<<<<

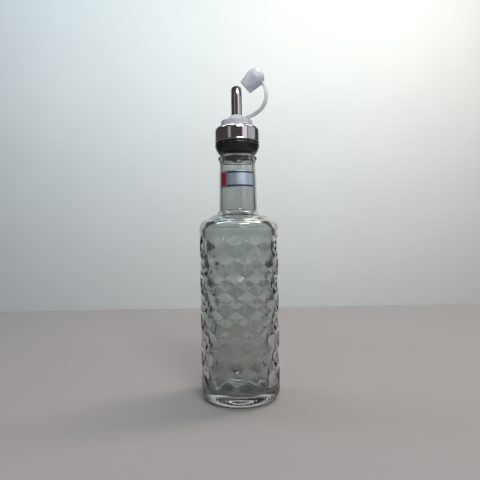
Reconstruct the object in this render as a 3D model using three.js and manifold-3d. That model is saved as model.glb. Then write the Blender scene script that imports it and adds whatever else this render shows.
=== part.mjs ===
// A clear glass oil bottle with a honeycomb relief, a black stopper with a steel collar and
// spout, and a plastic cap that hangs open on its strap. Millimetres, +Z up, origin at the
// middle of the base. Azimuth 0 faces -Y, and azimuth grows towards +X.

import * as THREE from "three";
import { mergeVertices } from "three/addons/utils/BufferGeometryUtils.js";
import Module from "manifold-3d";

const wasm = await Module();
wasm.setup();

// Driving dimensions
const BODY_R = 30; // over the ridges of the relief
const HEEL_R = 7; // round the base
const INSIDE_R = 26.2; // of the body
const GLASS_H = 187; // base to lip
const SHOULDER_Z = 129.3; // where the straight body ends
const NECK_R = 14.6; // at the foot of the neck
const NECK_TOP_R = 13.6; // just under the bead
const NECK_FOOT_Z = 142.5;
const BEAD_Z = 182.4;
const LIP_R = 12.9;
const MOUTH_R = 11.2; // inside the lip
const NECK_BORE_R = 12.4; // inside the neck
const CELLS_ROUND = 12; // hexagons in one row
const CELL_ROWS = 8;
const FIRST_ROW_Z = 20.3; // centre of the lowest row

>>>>

Objective » Please set down all the data word for word.

Result for this exercise »
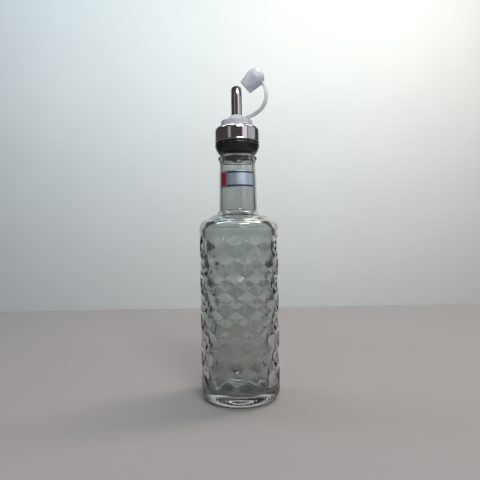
Reconstruct the object in this render as a 3D model using three.js and manifold-3d. That model is saved as model.glb. Then write the Blender scene script that imports it and adds whatever else this render shows.
=== part.mjs ===
// A clear glass oil bottle with a honeycomb relief, a black stopper with a steel collar and
// spout, and a plastic cap that hangs open on its strap. Millimetres, +Z up, origin at the
// middle of the base. Azimuth 0 faces -Y, and azimuth grows towards +X.

import * as THREE from "three";
import { mergeVertices } from "three/addons/utils/BufferGeometryUtils.js";
import Module from "manifold-3d";

const wasm = await Module();
wasm.setup();

// Driving dimensions
const BODY_R = 30; // over the ridges of the relief
const HEEL_R = 7; // round the base
const INSIDE_R = 26.2; // of the body
const GLASS_H = 187; // base to lip
const SHOULDER_Z = 129.3; // where the straight body ends
const NECK_R = 14.6; // at the foot of the neck
const NECK_TOP_R = 13.6; // just under the bead
const NECK_FOOT_Z = 142.5;
const BEAD_Z = 182.4;
const LIP_R = 12.9;
const MOUTH_R = 11.2; // inside the lip
const NECK_BORE_R = 12.4; // inside the neck
const CELLS_ROUND = 12; // hexagons in one row
const CELL_ROWS = 8;
const FIRST_ROW_Z = 20.3; // centre of the lowest row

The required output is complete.